Aufgrund der Minderjährigkeit, der Trennung von wichtigen Bezugspersonen und der Fluchtsituation ist insgesamt von einer erhöhten Vulnerabilität und von einem hohen Bedarf an Identitäts- und Perspektiventwicklung auszugehen, wenngleich die Gruppe der UMA heterogen ist und die Geschichten, Belastungen und Ressourcen der Kinder und Jugendlichen höchst unterschiedlich sind. Während die einen einigermassen zurechtkommen, sind andere – auch aufgrund traumatischer Erfahrungen während der Flucht oder im Herkunftsland – höchst verletzlich und schutzbedürftig.

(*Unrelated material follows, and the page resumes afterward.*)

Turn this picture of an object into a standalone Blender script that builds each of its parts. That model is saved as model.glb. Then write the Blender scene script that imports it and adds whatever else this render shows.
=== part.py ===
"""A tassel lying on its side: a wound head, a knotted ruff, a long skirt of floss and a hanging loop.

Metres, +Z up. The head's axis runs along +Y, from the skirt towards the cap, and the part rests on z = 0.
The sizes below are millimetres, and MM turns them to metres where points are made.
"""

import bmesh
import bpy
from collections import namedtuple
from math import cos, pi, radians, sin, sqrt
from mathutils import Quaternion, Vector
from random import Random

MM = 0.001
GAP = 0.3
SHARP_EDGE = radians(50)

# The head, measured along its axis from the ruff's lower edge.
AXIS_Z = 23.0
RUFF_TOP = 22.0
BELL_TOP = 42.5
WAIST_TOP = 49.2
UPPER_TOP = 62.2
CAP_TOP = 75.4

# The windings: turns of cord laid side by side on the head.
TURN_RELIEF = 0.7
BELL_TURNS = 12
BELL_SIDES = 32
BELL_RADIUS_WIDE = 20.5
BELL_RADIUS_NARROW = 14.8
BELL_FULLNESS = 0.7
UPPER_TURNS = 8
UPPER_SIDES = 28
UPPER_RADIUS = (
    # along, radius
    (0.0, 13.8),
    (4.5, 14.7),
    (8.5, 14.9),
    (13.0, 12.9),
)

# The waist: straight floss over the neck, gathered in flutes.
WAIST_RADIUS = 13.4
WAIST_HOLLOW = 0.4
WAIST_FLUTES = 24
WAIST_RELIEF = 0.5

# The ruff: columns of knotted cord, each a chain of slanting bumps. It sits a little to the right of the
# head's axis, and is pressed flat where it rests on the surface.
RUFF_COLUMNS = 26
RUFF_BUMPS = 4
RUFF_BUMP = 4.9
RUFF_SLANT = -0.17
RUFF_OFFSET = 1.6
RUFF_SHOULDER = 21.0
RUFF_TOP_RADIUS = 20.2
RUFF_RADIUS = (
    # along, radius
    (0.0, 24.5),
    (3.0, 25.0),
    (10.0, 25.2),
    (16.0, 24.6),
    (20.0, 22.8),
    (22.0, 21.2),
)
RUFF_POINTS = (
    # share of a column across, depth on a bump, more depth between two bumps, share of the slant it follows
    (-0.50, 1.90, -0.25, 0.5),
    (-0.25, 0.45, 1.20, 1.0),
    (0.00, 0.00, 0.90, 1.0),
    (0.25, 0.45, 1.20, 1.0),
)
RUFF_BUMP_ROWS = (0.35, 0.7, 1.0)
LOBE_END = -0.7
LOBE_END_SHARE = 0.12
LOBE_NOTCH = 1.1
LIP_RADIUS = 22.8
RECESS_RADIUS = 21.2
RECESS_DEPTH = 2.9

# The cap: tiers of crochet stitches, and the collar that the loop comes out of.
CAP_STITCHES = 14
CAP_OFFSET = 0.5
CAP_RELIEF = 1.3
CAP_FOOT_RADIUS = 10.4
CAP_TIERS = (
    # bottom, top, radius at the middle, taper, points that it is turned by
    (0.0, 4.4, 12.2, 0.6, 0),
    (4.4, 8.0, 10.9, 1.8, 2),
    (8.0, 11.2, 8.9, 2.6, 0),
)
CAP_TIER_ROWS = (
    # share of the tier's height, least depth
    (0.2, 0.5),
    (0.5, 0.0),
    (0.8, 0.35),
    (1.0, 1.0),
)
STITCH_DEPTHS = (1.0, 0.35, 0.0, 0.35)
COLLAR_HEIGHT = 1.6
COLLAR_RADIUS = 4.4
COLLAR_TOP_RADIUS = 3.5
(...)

Wichtige Verbesserungen erzielt

Dank der neuen Vorgaben, der angepassten Ressourcen und des hohen Engagements der Fachpersonen vor Ort wurden im Rahmen des UMA-Pilotprojektes bereits wichtige Verbesserungen bei der Unterbringung und Betreuung von UMA erzielt. So konnten insbesondere mit dem Einsatz von sozialpädagogischen Fachpersonen Fortschritte in Bezug auf einen verbesserten Zugang zu den Kindern und Jugendlichen erreicht werden. Dies ist entscheidend, um spezifische Bedarfe zu erkennen. Regelmässig stattfindende Einzelgespräche erwiesen sich dabei als ebenso wichtig wie ein vermehrter fachlicher Austausch innerhalb des Betreuungsteams und über disziplinäre Grenzen hinweg. Hier wurde in der Pilotphase bereits viel Aufbauarbeit geleistet, um geeignete Abläufe und Gefässe einzurichten. Die sozialpädagogischen Fachkräfte nehmen nebst der direkten Arbeit mit den UMA also auch zentrale Koordinations- und Vernetzungsaufgaben wahr, die für eine fachlich angemessene Begleitung entscheidend sind.

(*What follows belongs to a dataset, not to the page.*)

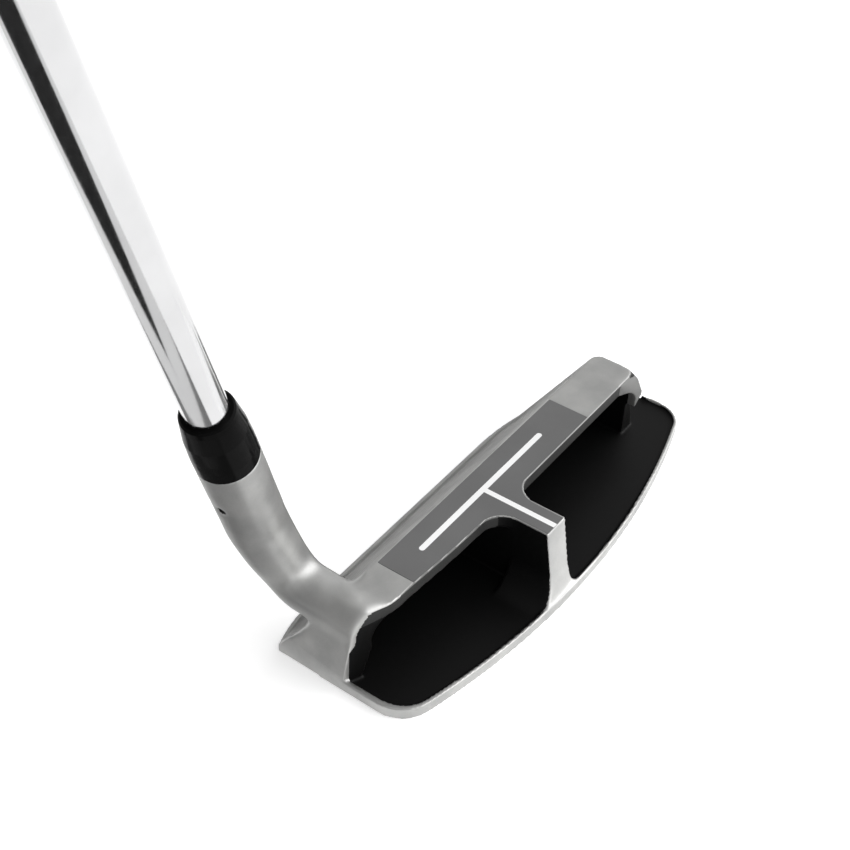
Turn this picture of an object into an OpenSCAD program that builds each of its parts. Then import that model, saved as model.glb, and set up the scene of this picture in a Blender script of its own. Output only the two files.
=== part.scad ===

Handlungsbedarf insbesondere an den Schnittstellen

Gleichzeitig machen die Befunde aus der Evaluation aber auch deutlich, dass nach wie vor grosser Handlungsbedarf besteht. Dazu gehören wichtige konzeptionelle Grundlagen ebenso wie personelle Ressourcen und räumliche Anpassungen. Insbesondere aber fehlt es derzeit noch an einer Klärung wichtiger Schnittstellen, damit in einem primär von Verwaltungslogik strukturierten Kontext kindes- und altersgerechte Lebensbedingungen geschaffen werden können sowie individuelle Bedarfs- und Gefährdungslagen systematisch erkannt werden und eine adäquate Reaktion darauf möglich ist. Schliesslich fällt auf, dass die Anbindung an Angebote der Kinder- und Jugendhilfe mangelhaft ausgestaltet ist und kein unabhängiges Kontrollorgan existiert, das Kindes- und Altersgerechtigkeit langfristig überprüfen könnte. Das Evaluationsteam formulierte eine Reihe von Empfehlungen, die wesentlich sind, um eine kindes- und altersgerechte Unterbringung und Betreuung in den Zentren des Bundes sicherstellen zu können.